Please print all of the material below, word for word.

========================================

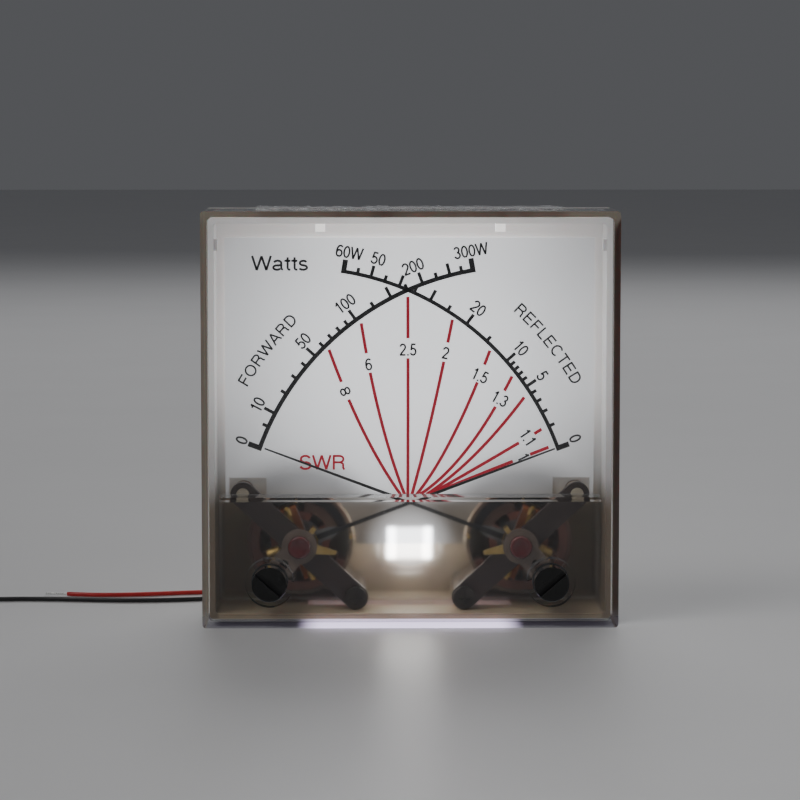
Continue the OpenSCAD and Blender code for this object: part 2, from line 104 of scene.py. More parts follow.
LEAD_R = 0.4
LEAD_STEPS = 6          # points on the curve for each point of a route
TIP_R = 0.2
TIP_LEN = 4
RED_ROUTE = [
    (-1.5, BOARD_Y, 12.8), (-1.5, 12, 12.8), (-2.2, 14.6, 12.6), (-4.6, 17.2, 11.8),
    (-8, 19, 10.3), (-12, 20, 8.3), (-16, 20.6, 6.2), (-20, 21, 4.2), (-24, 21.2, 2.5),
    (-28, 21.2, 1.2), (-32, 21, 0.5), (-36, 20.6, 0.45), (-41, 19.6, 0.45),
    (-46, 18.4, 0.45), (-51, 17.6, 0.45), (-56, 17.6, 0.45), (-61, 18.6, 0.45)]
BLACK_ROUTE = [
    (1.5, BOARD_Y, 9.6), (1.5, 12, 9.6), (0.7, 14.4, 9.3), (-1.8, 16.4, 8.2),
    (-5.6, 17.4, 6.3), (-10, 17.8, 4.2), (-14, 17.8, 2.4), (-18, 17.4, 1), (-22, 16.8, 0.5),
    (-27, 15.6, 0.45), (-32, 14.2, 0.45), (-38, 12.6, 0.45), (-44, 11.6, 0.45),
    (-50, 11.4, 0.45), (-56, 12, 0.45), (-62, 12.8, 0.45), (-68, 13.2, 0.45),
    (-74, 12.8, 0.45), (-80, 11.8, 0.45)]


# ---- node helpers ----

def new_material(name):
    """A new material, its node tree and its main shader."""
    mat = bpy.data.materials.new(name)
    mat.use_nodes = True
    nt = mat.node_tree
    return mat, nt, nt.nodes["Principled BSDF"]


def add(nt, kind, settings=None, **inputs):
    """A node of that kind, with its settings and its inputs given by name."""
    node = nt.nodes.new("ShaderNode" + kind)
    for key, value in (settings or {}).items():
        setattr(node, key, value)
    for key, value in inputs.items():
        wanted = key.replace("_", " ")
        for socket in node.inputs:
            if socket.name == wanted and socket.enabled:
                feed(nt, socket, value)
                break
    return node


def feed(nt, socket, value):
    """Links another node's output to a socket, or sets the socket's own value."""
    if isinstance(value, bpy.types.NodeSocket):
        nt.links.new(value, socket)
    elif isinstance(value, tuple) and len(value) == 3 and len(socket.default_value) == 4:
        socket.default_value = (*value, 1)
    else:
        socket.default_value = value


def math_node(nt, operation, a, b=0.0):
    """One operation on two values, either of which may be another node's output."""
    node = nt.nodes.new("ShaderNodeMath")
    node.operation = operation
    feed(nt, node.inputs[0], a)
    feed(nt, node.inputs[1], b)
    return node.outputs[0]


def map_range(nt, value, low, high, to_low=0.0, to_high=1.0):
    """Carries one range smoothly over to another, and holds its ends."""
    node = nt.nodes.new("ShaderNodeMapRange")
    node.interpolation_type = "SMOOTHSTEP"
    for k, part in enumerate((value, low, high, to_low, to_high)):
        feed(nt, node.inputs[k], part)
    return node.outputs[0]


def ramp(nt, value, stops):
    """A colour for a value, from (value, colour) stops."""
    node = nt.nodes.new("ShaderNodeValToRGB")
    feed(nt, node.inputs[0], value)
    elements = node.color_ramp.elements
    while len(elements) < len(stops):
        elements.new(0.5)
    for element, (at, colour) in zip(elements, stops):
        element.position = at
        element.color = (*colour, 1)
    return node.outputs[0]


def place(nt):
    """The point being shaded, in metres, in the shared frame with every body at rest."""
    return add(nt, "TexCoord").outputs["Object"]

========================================

# [COMPLETE OUTPUT]
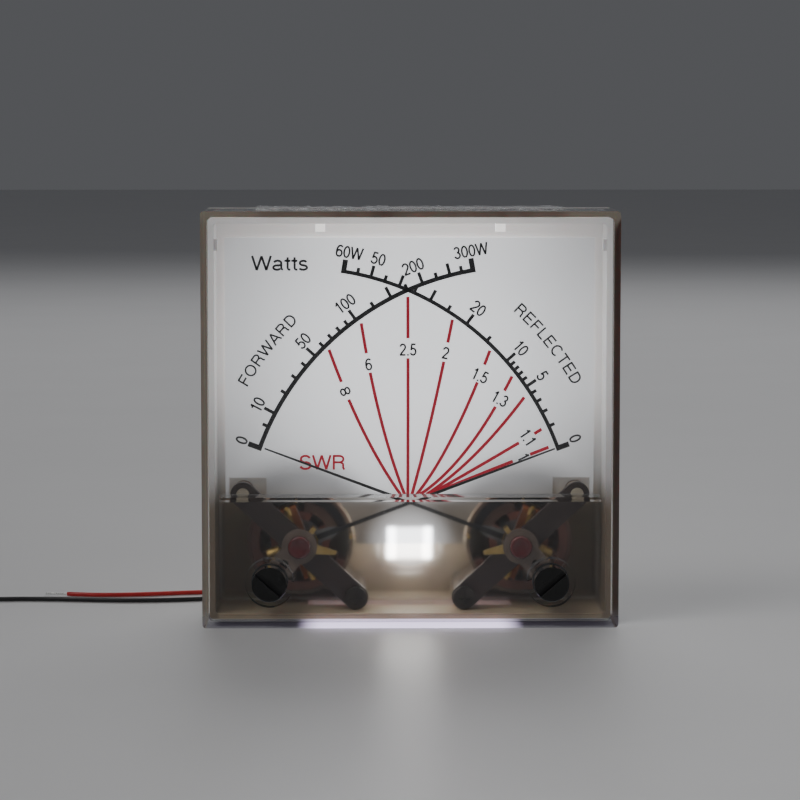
Continue the OpenSCAD and Blender code for this object: part 2, from line 104 of scene.py. More parts follow.
LEAD_R = 0.4
LEAD_STEPS = 6          # points on the curve for each point of a route
TIP_R = 0.2
TIP_LEN = 4
RED_ROUTE = [
    (-1.5, BOARD_Y, 12.8), (-1.5, 12, 12.8), (-2.2, 14.6, 12.6), (-4.6, 17.2, 11.8),
    (-8, 19, 10.3), (-12, 20, 8.3), (-16, 20.6, 6.2), (-20, 21, 4.2), (-24, 21.2, 2.5),
    (-28, 21.2, 1.2), (-32, 21, 0.5), (-36, 20.6, 0.45), (-41, 19.6, 0.45),
    (-46, 18.4, 0.45), (-51, 17.6, 0.45), (-56, 17.6, 0.45), (-61, 18.6, 0.45)]
BLACK_ROUTE = [
    (1.5, BOARD_Y, 9.6), (1.5, 12, 9.6), (0.7, 14.4, 9.3), (-1.8, 16.4, 8.2),
    (-5.6, 17.4, 6.3), (-10, 17.8, 4.2), (-14, 17.8, 2.4), (-18, 17.4, 1), (-22, 16.8, 0.5),
    (-27, 15.6, 0.45), (-32, 14.2, 0.45), (-38, 12.6, 0.45), (-44, 11.6, 0.45),
    (-50, 11.4, 0.45), (-56, 12, 0.45), (-62, 12.8, 0.45), (-68, 13.2, 0.45),
    (-74, 12.8, 0.45), (-80, 11.8, 0.45)]


# ---- node helpers ----

def new_material(name):
    """A new material, its node tree and its main shader."""
    mat = bpy.data.materials.new(name)
    mat.use_nodes = True
    nt = mat.node_tree
    return mat, nt, nt.nodes["Principled BSDF"]


def add(nt, kind, settings=None, **inputs):
    """A node of that kind, with its settings and its inputs given by name."""
    node = nt.nodes.new("ShaderNode" + kind)
    for key, value in (settings or {}).items():
        setattr(node, key, value)
    for key, value in inputs.items():
        wanted = key.replace("_", " ")
        for socket in node.inputs:
            if socket.name == wanted and socket.enabled:
                feed(nt, socket, value)
                break
    return node


def feed(nt, socket, value):
    """Links another node's output to a socket, or sets the socket's own value."""
    if isinstance(value, bpy.types.NodeSocket):
        nt.links.new(value, socket)
    elif isinstance(value, tuple) and len(value) == 3 and len(socket.default_value) == 4:
        socket.default_value = (*value, 1)
    else:
        socket.default_value = value


def math_node(nt, operation, a, b=0.0):
    """One operation on two values, either of which may be another node's output."""
    node = nt.nodes.new("ShaderNodeMath")
    node.operation = operation
    feed(nt, node.inputs[0], a)
    feed(nt, node.inputs[1], b)
    return node.outputs[0]


def map_range(nt, value, low, high, to_low=0.0, to_high=1.0):
    """Carries one range smoothly over to another, and holds its ends."""
    node = nt.nodes.new("ShaderNodeMapRange")
    node.interpolation_type = "SMOOTHSTEP"
    for k, part in enumerate((value, low, high, to_low, to_high)):
        feed(nt, node.inputs[k], part)
    return node.outputs[0]


def ramp(nt, value, stops):
    """A colour for a value, from (value, colour) stops."""
    node = nt.nodes.new("ShaderNodeValToRGB")
    feed(nt, node.inputs[0], value)
    elements = node.color_ramp.elements
    while len(elements) < len(stops):
        elements.new(0.5)
    for element, (at, colour) in zip(elements, stops):
        element.position = at
        element.color = (*colour, 1)
    return node.outputs[0]


def place(nt):
    """The point being shaded, in metres, in the shared frame with every body at rest."""
    return add(nt, "TexCoord").outputs["Object"]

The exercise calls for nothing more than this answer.